Many young people in Hong Kong, however, do not share that view, regarding China as a mere “next-door country” whose political struggles need not concern them explained Yuen Chan, a journalism instructor at the Chinese University of Hong Kong (CUHK).
“The feeling is not only that ‘it hasn’t got anything to do with me,’ but it’s [also] seen as a kind of sentimental indulgence, almost, obstructing Hongkongers from achieving real autonomy, because [people are] mired in this memory, this linkage to the mainland,” she said.
To be sure, bickering over the anniversary’s local significance and relevance is nothing new, but the animosity and heated rhetoric in earlier years appear to be replaced by indifference and apathy this year from parties who are otherwise engaged in the fight for democracy, freedom and autonomy.
On June 4 last year, 11 tertiary student unions held meetings on Hong Kong identity instead of attending the candlelight vigil. Of those local media notes this year that almost half aren’t marking the date at all.
“The 1989 student movement and massacre definitely carry specific meanings for different generations and for Hong Kong, but we’re starting to see its significance fade among youngsters,” said Thomas Lee, external secretary of CUHK’s student union.
“We [separatists] are not going to deny that this is a tragedy or a case where a dictatorial regime massacres its own people,” said Chan Ho-tin, convenor of the pro-independence Hong Kong National Party. “It’s a crime against humanity, this needs no arguing.”
But for youngsters who “didn’t experience this firsthand, it’s something very distant,” he continued. “Second, we don’t think we’re Chinese. So that’s a great difference from those Hong Kong people who continue to attend the [candlelight] vigil” out of an emotional connection.
But for the old guard, the act of remembrance at Victoria Park remains powerful as ever.
Commemorating Tiananmen “has something to do with humanity, with upholding certain universal values,” says Albert Ho, chairman of the Hong Kong Alliance in Support of Patriotic Democratic Movements in China, the candlelight vigil’s main organizer.
What’s more, the vigil “is a signal to the outside world about the tolerance level of Beijing to Hong Kong,” he told TIME.
He noted that recent attempt by Beijing to try steer Hong Kong’s education system to a more patriotic direction and stern warnings against secessionism “give the signal that the freedom we’ve been enjoying in the civil society will be threatened or curtailed.”
The extent to which these pressures can be sustained “depend on our determination, will power [and] commitment,” said Ho.

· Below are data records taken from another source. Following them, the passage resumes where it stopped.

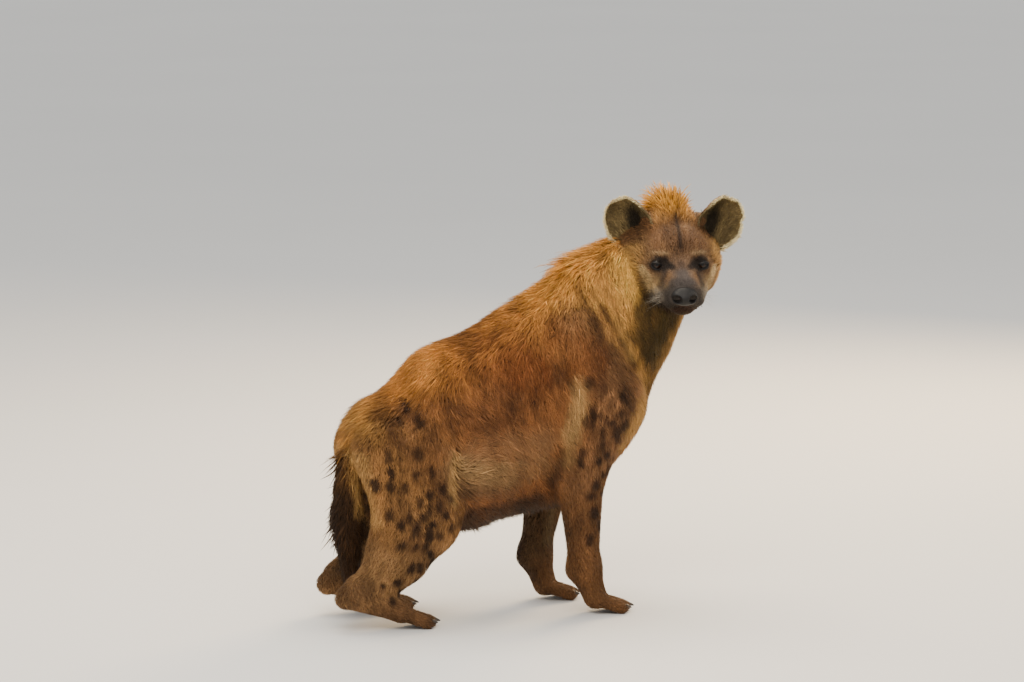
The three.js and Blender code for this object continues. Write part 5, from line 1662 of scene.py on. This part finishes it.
@dataclass
class Ear:
    """A rounded, cupped ear with a thick root, a thin rim and hair inside."""

    side: int
    height: float = 124
    width: float = 110
    edge: float = 3.2
    root: float = 9
    curl_deg: float = 68
    forward: float = 14
    rows: int = 30
    columns: int = 30
    notch: float = 6.0

    def half_width(self, s: Array) -> Array:
        """Half of the leaf's width at a share of its height."""
        lower = 0.5 + 0.5 * np.sin(np.pi * 0.5 * np.minimum(s / 0.42, 1))
        upper = np.sqrt(np.maximum(1 - (np.maximum(s - 0.5, 0) / 0.52) ** 2.4, 0.0))
        return self.width / 2 * lower * upper

    def axes(self) -> tuple[Array, Array, Array]:
        """Up the ear, out of its hollow, and across it."""
        rise = HEAD.direction(-0.16, self.side * 0.32, 0.93)
        opening = HEAD.direction(0.92, self.side * 0.26, 0.02)
        opening = unit(opening - opening.dot(rise) * rise)
        return rise, opening, unit(np.cross(rise, opening))

    def leaf(self, s: Array, a: Array, inset: Array) -> Array:
        """A point of the leaf: s up it, a across it from -1 to 1, inset towards its hollow."""
        foot = HEAD.place(-89, self.side * 87, 18)
        rise, opening, across = self.axes()
        curl = np.radians(self.curl_deg + 40 * np.maximum(0.35 - s, 0))
        outer_side = np.sign(a) == self.outer_sign()
        inner_side = ~outer_side
        nick = self.notch * np.exp(-(((s - 0.62) / 0.035) ** 2)) * outer_side * (self.side == LEFT)
        half = self.half_width(s) * (1 - 0.2 * inner_side * smooth_step(s, 0.35, 0.95) * np.abs(a) ** 2)
        half = half - nick * np.abs(a) ** 3
        sunk = 14 * inner_side * np.abs(a) ** 2 * (1 - smooth_step(s, 0.45, 0.72))
        radius = half / np.sin(curl)
        turn = a * curl
        ahead = radius * np.cos(curl) - (radius - inset) * np.cos(turn) + self.forward - sunk
        return (
            foot
            + rise * (self.height * s)[..., None]
            + across * ((radius - inset) * np.sin(turn))[..., None]
            + opening * ahead[..., None]
        )

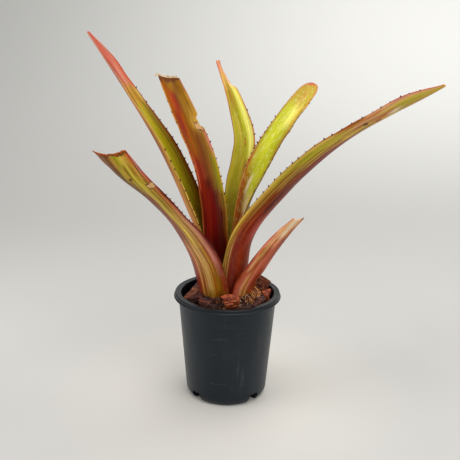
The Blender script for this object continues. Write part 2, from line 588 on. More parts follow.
def leafMaterial(name, look, seed):
    material, tree, shader = newMaterial(name)
    uvMap = addNode(tree, "ShaderNodeUVMap", uv_map="UVMap").outputs["UV"]
    across, along, _ = splitXYZ(tree, uvMap)

    def pattern(kind, move, detail, roughness=0.55):
        return noiseOn(tree, stretched(tree, uvMap, skinForm[kind], move), 1.0, detail, roughness)

    drift, driftBy = pattern("drift", (seed, 0, 0), 2.0), skinForm["driftBy"]
    bandPlace = doMath(tree, "ADD", across, doMath(tree, "MULTIPLY_ADD", drift, driftBy, -driftBy / 2))
    patchy, patchyBy = pattern("patchy", (0, seed, 0), 4.0, 0.6), skinForm["patchyBy"]
    alongPlace = doMath(tree, "MULTIPLY_ADD", patchy, patchyBy, doMath(tree, "ADD", along, -patchyBy / 2))
    color, before = None, 0.0
    for percent, stops in look["bands"]:
        place = percent / 100
        band = colorRamp(tree, bandPlace, [(stop / 100, paint) for stop, paint in stops])
        if color is not None:
            factor = fadeRange(tree, alongPlace, before + (place - before) * 0.25, place)
            band = mixColor(tree, factor, color, band)
        color, before = band, place
    # lengthways fibres, lighter and darker
    fibres = pattern("fibres", (seed, 3, 0), 4.0, 0.65)
    finer = pattern("finer", (0, seed, 0), 2.0)
    tone = doMath(tree, "MULTIPLY_ADD", doMath(tree, "ADD", fibres, finer), *skinForm["fibreTone"])
    grey = addNode(tree, "ShaderNodeCombineXYZ", {"X": tone, "Y": tone, "Z": tone}).outputs[0]
    color = mixColor(tree, 1.0, color, grey, "MULTIPLY")
    # thin dark and pale lines running the length of the blade
    lines, strength = pattern("lines", (seed, 0, 2), 2.0), look.get("lines", 0.35)
    color = mixColor(tree, fadeRange(tree, lines, 0.56, 0.66, 0.0, strength), color, wine)
    color = mixColor(tree, fadeRange(tree, lines, 0.42, 0.34, 0.0, strength * 0.8), color, straw)
    # pale scales in short cross bands, and brown freckles
    scales = pattern("scales", (seed, seed, 0), 9.0, 0.85)
    scaleMask = fadeRange(tree, scales, 0.50, 0.66, 0.0, look.get("bloom", 0.1))
    color = mixColor(tree, scaleMask, color, skinForm["scaleColor"])
    freckles = pattern("freckles", (seed, 0, 5), 3.0, 0.6)
    color = mixColor(tree, fadeRange(tree, freckles, 0.63, 0.72, 0.0, look["spots"]), color, dried)
    # dry patches with a ragged dark rim
    edges = doMath(tree, "MULTIPLY_ADD", pattern("ragged", (2, seed, 1), 4.0, 0.6), 2.6, -1.3)
    for patchAcross, halfAcross, patchAlong, halfAlong, patchColor in look.get("patches", []):
        reach = 0.0
        for way, middle, half in ((across, patchAcross, halfAcross), (along, patchAlong, halfAlong)):
            far = doMath(tree, "DIVIDE", doMath(tree, "SUBTRACT", way, middle), half)
            reach = doMath(tree, "ADD", doMath(tree, "POWER", doMath(tree, "ABSOLUTE", far), 3.0), reach)
        reach = doMath(tree, "ADD", doMath(tree, "POWER", reach, 0.333), edges)
        color = mixColor(tree, fadeRange(tree, reach, 1.25, 1.05), color, dried)
        color = mixColor(tree, fadeRange(tree, reach, 1.0, 0.85), color, patchColor)
    if "driedEnd" in look:
        start, dryEdge = look["driedEnd"], skinForm["dryEdge"]
        color = mixColor(tree, fadeRange(tree, alongPlace, start - dryEdge, start), color, dried)
        color = mixColor(tree, fadeRange(tree, alongPlace, start, start + dryEdge), color,
                         look.get("endColor", cream))
    rich = addNode(tree, "ShaderNodeHueSaturation", {"Saturation": skinForm["saturation"], "Color": color})
    gloss = doMath(tree, "MULTIPLY_ADD", scaleMask, 0.4, look.get("gloss", 0.36) - 0.12)
    rough = doMath(tree, "MULTIPLY_ADD", patchy, 0.3, gloss)
    rise = doMath(tree, "ADD", doMath(tree, "MULTIPLY", fibres, 0.8), doMath(tree, "MULTIPLY", scales, 0.35))
    finishShader(tree, shader, rich.outputs["Color"], rough, skinForm["specular"], rise, 0.5, 0.5)
    shader.inputs["Subsurface Weight"].default_value = skinForm["subsurface"]
    shader.inputs["Subsurface Radius"].default_value = skinForm["scatter"]
    shader.inputs["Subsurface Scale"].default_value = 2 * mm
    return material


# a hooked thorn, wide at its foot and leaning towards the leaf's tip, in mm
thornForm = {"sides": 6, "foot": 0.6, "point": 0.15, "length": 2.0, "lean": 1.0, "rise": 0.5,
             "scale": (0.6, 1.05), "leafLength": 330.0, "tones": (shade(56, 6, 4), shade(110, 24, 14))}


def thornMaterial():
    material, tree, shader = newMaterial("spine horn")
    grain = noiseOn(tree, objectPlace(tree), 900.0, 2.0)
    color = colorRamp(tree, grain, list(zip((0.3, 0.7), thornForm["tones"])))
    finishShader(tree, shader, color, 0.55, 0.15)
    return material


def makeThorn():
    clearSelection()
    bpy.ops.mesh.primitive_cone_add(vertices=thornForm["sides"], radius1=thornForm["foot"] * mm,
                                    radius2=thornForm["point"] * mm, depth=thornForm["length"] * mm,
                                    end_fill_type="TRIFAN")
    thorn = bpy.context.active_object
    for vertex in thorn.data.vertices:
        rise = vertex.co.z / (thornForm["length"] * mm) + 0.5
        vertex.co.x *= 2.0 - rise
        vertex.co.x += thornForm["lean"] * mm * rise * rise
        vertex.co.z += thornForm["rise"] * mm
    return thorn


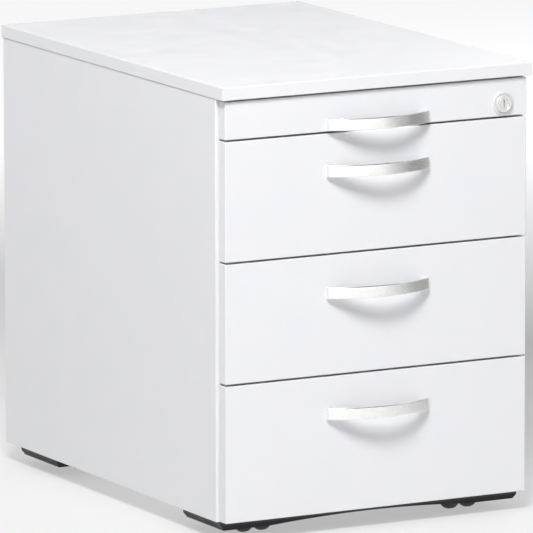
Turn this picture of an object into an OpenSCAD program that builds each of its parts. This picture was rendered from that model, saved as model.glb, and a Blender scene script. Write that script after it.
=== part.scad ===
// Rolling pedestal cabinet: a pencil drawer above three drawers on telescopic slides, a central lock,
// and two moulded base bars that hide four twin-wheel casters.
// Millimetres, +Z up. The origin is on the floor, at the centre of the footprint with its handles.
// The fronts face -Y. Left and right are as seen by a person standing in front.

/* [Carcass] */
// Width of the top panel
top_w = 430; // [420:1:450]
// Depth of the top panel
top_d = 594; // [590:1:620]
// Thickness of the carcass boards
board_t = 16; // [15:0.5:16]
// Depth of the side panels
side_d = 570; // [566:1:572]
// Height of the carcass's lower edge above the floor
carcass_z = 24; // [23:0.5:26]
// How far the top panel stands out in front of the drawer fronts
top_over = 4; // [2:0.5:6]

/* [Drawers] */
// Height unit of the drawer grid
unit_h = 50; // [50:0.5:52]
// Gap between neighbouring fronts
front_gap = 2.5; // [2:0.25:4]
// Thickness of the drawer fronts
front_t = 16; // [16:0.5:18]
// How far the fronts stop short of the top panel's sides
front_inset = 5.3; // [4:0.1:8]
// Travel of the three large drawers
drawer_travel = 440; // [300:10:440]
// Travel of the pencil drawer
pencil_travel = 300; // [200:10:300]

/* [Handles] */
// Length of a bow handle
handle_len = 142; // [138:1:150]
// How far the bow stands out from the front
handle_out = 23; // [18:0.5:28]
// Height of the handle's band
handle_h = 15; // [13:0.5:17]
// Spacing of the two handle screws
handle_pitch = 128; // [126:1:129]

/* [Lock] */
// Diameter of the rosette
rosette_d = 28.5; // [26:0.5:29]
// How far the bar lifts when the lock turns a quarter turn
bar_lift = 8; // [8:0.1:8.2]

/* [Casters] */
// Wheel diameter
wheel_d = 36; // [35:0.5:36]
// Width of one wheel
wheel_w = 19; // [18:0.5:19]
// Trail from the swivel axis back to the axle
trail = 12; // [10:0.5:13]

/* [Hidden] */
$fn = 64;
eps = 0.01;
white = [0.95, 0.95, 0.96];
silver = [0.75, 0.75, 0.76];
black = [0.12, 0.12, 0.13];
grey = [0.62, 0.63, 0.65];
zinc = [0.70, 0.72, 0.74];

// Drawer grid: units from top to bottom; the lowest front also covers the bottom panel's edge
units = [1, 3, 3, 3];
skirt_h = 21;
side_h = 10 * unit_h + skirt_h;
carcass_top_z = carcass_z + side_h;
function units_above(i) = i == 0 ? 0 : units[i - 1] + units_above(i - 1);
function grid_z(i) = carcass_top_z - unit_h * units_above(i);
function front_top(i) = i == 0 ? carcass_top_z - front_gap : grid_z(i) - front_gap / 2;
function front_bottom(i) = i == 3 ? carcass_z + 0.5 : grid_z(i + 1) + front_gap / 2;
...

All agree that the task of resisting Beijing’s encroachment is daunting
“What 1989 revealed to the public of Hong Kong, in political terms, is that the Chinese government doesn’t allow for any space for compromise or negotiation,” Wong told TIME.
“As long as you live in Hong Kong, in the face of a communist regime exercising jurisdiction over you, you need to know its history, how it crushed protests in the past.”